João Fernandes dominou uma técnica secular. Montou fábricas em Morro do Pilar, Guanhães, São Pedro do Suaçuí, Santo Antônio do Itambé, Diamantina, Itamarandiba e Dores de Guanhães, nessa ordem. Durante uns vinte anos, Seu Joaquim foi pupilo e braço direito de João Fernandes. Mas dois carnero de chifre num bebe água na mesma cumbuca. Achei melhó caçá meu rumo. O incrível João Fernandes, segundo o discípulo, morreu velho e pobre com sua aposentadoria de salário mínimo em Lagoa Santa, região metropolitana de Belo Horizonte. Ele nunca foi numa escola, mas escrevia e lia. Me ensinô até a sê embrulhão. Mas isso eu num aprendi.

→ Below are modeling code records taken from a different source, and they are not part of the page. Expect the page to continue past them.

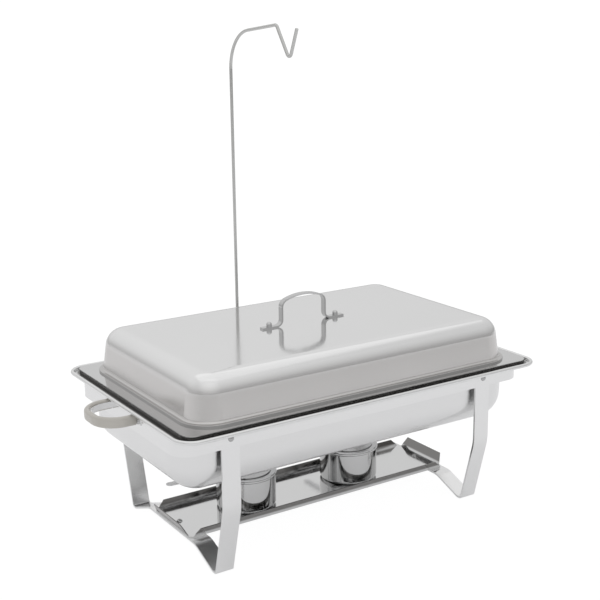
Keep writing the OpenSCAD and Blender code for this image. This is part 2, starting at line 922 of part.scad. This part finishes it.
module fuel_can(x) {
    mouth_r = 18;
    mouth_depth = 6;
    color([0.7, 0.69, 0.66])
        at_burner(x)
            translate([0, 0, sheet_t + 0.2])
                rotate_extrude()
                    polygon([[0, 0], [can_r - 2, 0], [can_r - 2, 2], [can_r, 2], [can_r, can_h - 3],
                             [can_r - 1, can_h - 3], [can_r - 1, can_h], [mouth_r, can_h - 1],
                             [mouth_r, can_h - mouth_depth], [0, can_h - mouth_depth]]);
}

// rivet the cover turns on, with a shoulder that spaces it off the ring plate
module cover_rivet(x, turn) {
    ring_top_z = cup_h + ring_t;
    head_z = cover_z + cover_t + play;
    color([0.62, 0.62, 0.64])
        at_burner(x)
            rotate([0, 0, turn])
                translate([pivot_r, 0, 0]) {
                    translate([0, 0, cup_h - rivet_foot_h])
                        cylinder(r = shoulder_r, h = rivet_foot_h);
                    translate([0, 0, cup_h - rivet_foot_h / 2])
                        cylinder(r = shank_r - shank_gap, h = head_z - cup_h + rivet_foot_h);
                    translate([0, 0, ring_top_z])
                        cylinder(r = shoulder_r, h = cover_z - ring_top_z - play);
                    translate([0, 0, head_z])
                        dome(shoulder_r, 1.8);
                }
}

// snuffer disc with its long handle, closed over the flame opening
module cover(x, turn) {
    color([0.78, 0.78, 0.79])
        at_burner(x)
            translate([0, 0, cover_z])
                rotate([0, 0, turn])
                    difference() {
                        linear_extrude(cover_t) {
                            circle(cover_r);
                            translate([0, -tab_half_w])
                                square([tab_reach - tab_half_w, 2 * tab_half_w]);
                            translate([tab_reach - tab_half_w, 0])
                                circle(tab_half_w);
                        }
                        translate([pivot_r, 0, -1])
                            cylinder(r = shank_r, h = cover_t + 2);
                    }
}

module fuel_cup_left() {
    fuel_cup(burner_left_x);
}

module fuel_cup_right() {
    fuel_cup(burner_right_x);
}

module cup_ring_left() {
    cup_ring(burner_left_x, cover_left_angle);
}

module cup_ring_right() {
    cup_ring(burner_right_x, cover_right_angle);
}

module fuel_can_left() {
    fuel_can(burner_left_x);
}

module fuel_can_right() {
    fuel_can(burner_right_x);
}

module cover_rivet_left() {
    cover_rivet(burner_left_x, cover_left_angle);
}

module cover_rivet_right() {
    cover_rivet(burner_right_x, cover_right_angle);
}

module cover_left() {
    cover(burner_left_x, cover_left_angle);
}

module cover_right() {
    cover(burner_right_x, cover_right_angle);
}

stand_band();
leg_frame_left();
leg_frame_right();
leg_bolts();
leg_nuts();
burner_tray();
tray_bolts();
tray_nuts();
side_strap_left();
side_strap_right();
side_grip_left();
side_grip_right();
side_rivets_left();
side_rivets_right();
hanger_bracket();
hanger_screws();
hanger_nuts();
hanger_rod();
water_pan();
food_pan();
lid_shell();
lid_handle();
lid_cap_nuts();
lid_screws();
fuel_cup_left();
fuel_cup_right();
cup_ring_left();
cup_ring_right();
fuel_can_left();
fuel_can_right();
cover_rivet_left();
cover_rivet_right();
cover_left();
cover_right();
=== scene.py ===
import json
import math

import bpy
from mathutils import Matrix, Vector


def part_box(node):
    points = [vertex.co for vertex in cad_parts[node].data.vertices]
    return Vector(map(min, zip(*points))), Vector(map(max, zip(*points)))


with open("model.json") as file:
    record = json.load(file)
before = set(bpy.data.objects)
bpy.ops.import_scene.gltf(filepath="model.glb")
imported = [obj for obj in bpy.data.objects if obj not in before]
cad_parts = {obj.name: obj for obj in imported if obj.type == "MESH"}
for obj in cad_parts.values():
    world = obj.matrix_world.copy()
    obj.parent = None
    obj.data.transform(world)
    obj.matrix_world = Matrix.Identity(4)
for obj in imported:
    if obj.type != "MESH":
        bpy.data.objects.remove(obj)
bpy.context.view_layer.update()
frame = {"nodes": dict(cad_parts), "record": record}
nodes = frame["nodes"]
scene = bpy.context.scene

MM = 0.001


# ---------- node helpers ----------

def new_material(name):
    mat = bpy.data.materials.new(name)
    mat.use_nodes = True
    tree = mat.node_tree
    shader = tree.nodes["Principled BSDF"]
    return mat, tree, shader


def value_range(tree, source, low, high, from_low=0.0, from_high=1.0):
    node = tree.nodes.new("ShaderNodeMapRange")
    node.inputs["From Min"].default_value = from_low
    node.inputs["From Max"].default_value = from_high
    node.inputs["To Min"].default_value = low
    node.inputs["To Max"].default_value = high
    tree.links.new(source, node.inputs["Value"])
    return node.outputs["Result"]


def noise(tree, coords, scale, detail=3.0, rough=0.5, stretch=(1, 1, 1)):
    mapping = tree.nodes.new("ShaderNodeMapping")
    mapping.inputs["Scale"].default_value = stretch
    tree.links.new(coords, mapping.inputs["Vector"])
    node = tree.nodes.new("ShaderNodeTexNoise")
    node.inputs["Scale"].default_value = scale
    node.inputs["Detail"].default_value = detail
    node.inputs["Roughness"].default_value = rough
    tree.links.new(mapping.outputs["Vector"], node.inputs["Vector"])
    return node.outputs["Fac"]


def mix_values(tree, a, b, kind="ADD"):
    node = tree.nodes.new("ShaderNodeMath")
    node.operation = kind
    for socket, value in zip(node.inputs, (a, b)):
        if isinstance(value, float):
            socket.default_value = value
        else:
            tree.links.new(value, socket)
    return node.outputs["Value"]


def object_coords(tree):
    return tree.nodes.new("ShaderNodeTexCoord").outputs["Object"]


def object_xyz(tree):
    """The X, Y and Z sockets of a point of the object, in metres."""
    split = tree.nodes.new("ShaderNodeSeparateXYZ")
    tree.links.new(object_coords(tree), split.inputs["Vector"])
    return split.outputs


def height_mask(tree, z, heights):
    """0 at the first height and 1 at the second one, both in metres."""
    return value_range(tree, z, 0, 1, *heights)


def colour_mix(tree):
    node = tree.nodes.new("ShaderNodeMix")
    node.data_type = "RGBA"
    return node


def add_bump(tree, shader, height, distance):
    bump = tree.nodes.new("ShaderNodeBump")
    bump.inputs["Strength"].default_value = 1.0
    bump.inputs["Distance"].default_value = distance
    tree.links.new(height, bump.inputs["Height"])
    tree.links.new(bump.outputs["Normal"], shader.inputs["Normal"])


# ---------- steel ----------

# how far the base colour of steel strays from its tone, darker and lighter
TONE_SPREAD = (0.95, 1.03)
ROUGHNESS_LIMITS = (0.03, 0.9)
SHEET_WAVE = 0.08 * MM


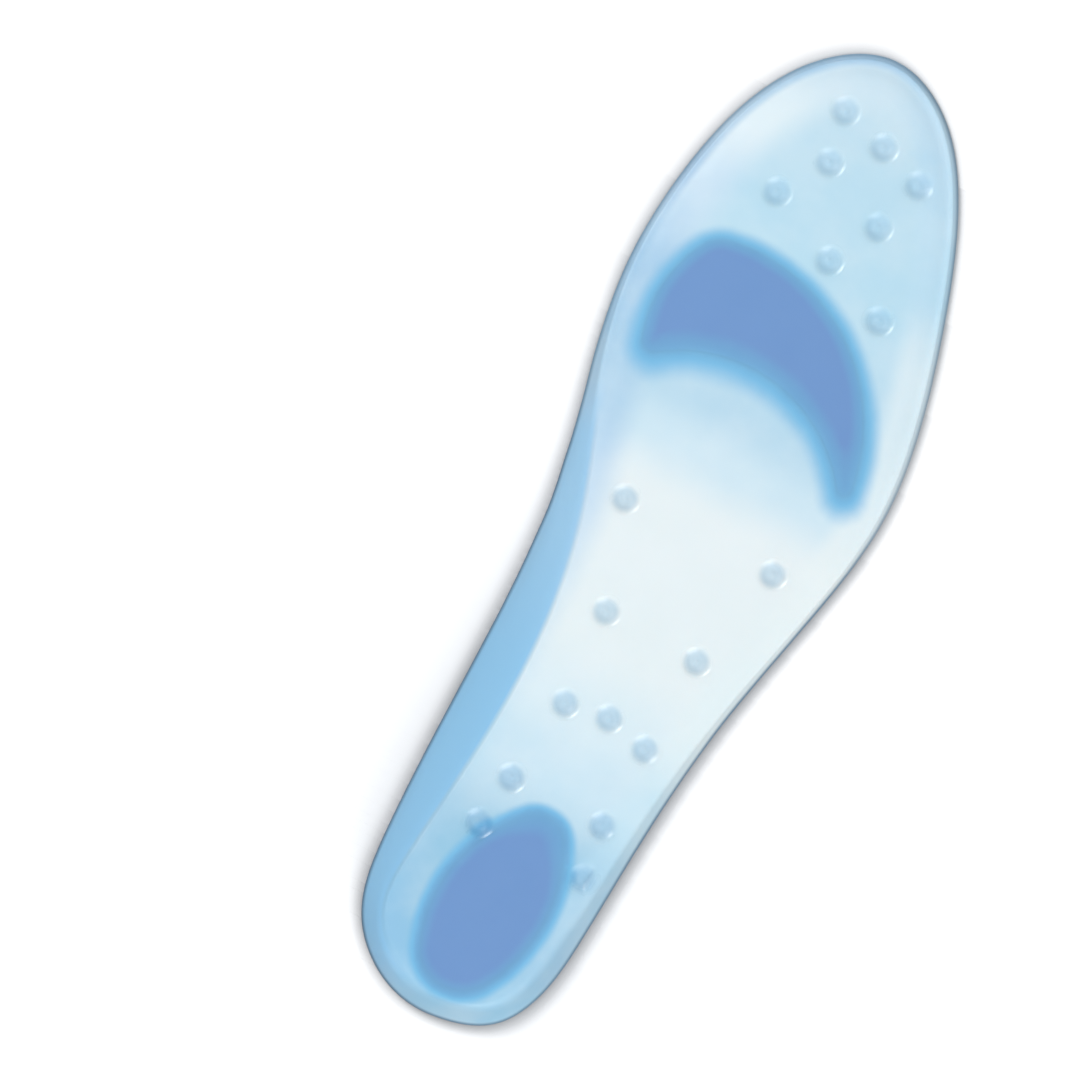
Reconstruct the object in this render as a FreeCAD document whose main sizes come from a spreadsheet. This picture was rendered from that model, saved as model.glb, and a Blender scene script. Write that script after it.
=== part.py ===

Seu Joaquim prende um Hollywood na boca sem a colaboração dos poucos dentes dispersos. O problema agora é que as soldagens encheram seu sangue de chumbo e os olhos de limalhas. Já teve de ir à capital duas vezes fazê raspage. Sofreu com duas pneumonias por choque térmico na forja. Mas sua valentia, como a do amigo Tidinho, segue serena. Procuro mexê com fogo nos dia de ar parado e quente. Em dia frio e ventoso, num mexo.
Neste 2005, Seu Joaquim produz mancais para engenhos de cana. Para fabricar os mancais, o segredo está no molde das peças, feitas a partir de um modelo. Atenção: não tem essa de uma peça sair rigorosamente igual à outra, ok? Para moldar os mancais, Seu Joaquim usa caixas quadradas (de cerca de 30×30 centímetros) de terra úmida misturada com argila ultrapeneirada. Pressionada à terra com delicadeza, a peça-modelo escava a fôrma e o mestre já prevê nela um canal para entrada do ferro derretido. Seu Joaquim também perfura os quatro cantos da fôrma com uma vareta fina. É pra escapá os gás. Se eu num fizé isso, o material num ocupa a fôrma toda. A peça fica incompleta.
Enquanto a moldagem exige técnica apurada, o derretimento requer fogo intenso. Pleno de ferros-velhos, o cadinho (feito de grafite e amianto) é posto no tambor cheio de carvão. Na oficina de Seu Joaquim, esse tambor foi acoplado a um tubo que, por sua vez, recebe o sopro de um compressor elétrico. Seu Joaquim controla o sopro. Para metal, abro o registro todo. Pra trabalhá manual, com bigorna, fecho um pouco pra dá menas chama. E ergue-se uma língua de fogo tão chamativa quanto as histórias de Seu Tidinho que, apesar do adiantado da hora, nem cochila.
Escrito em 2006 para o projeto Resgate Cultural da Estrada Real, patrocinado pelo Sebrae-MG e realizado pela Fundação de Arte de Ouro Preto (Faop).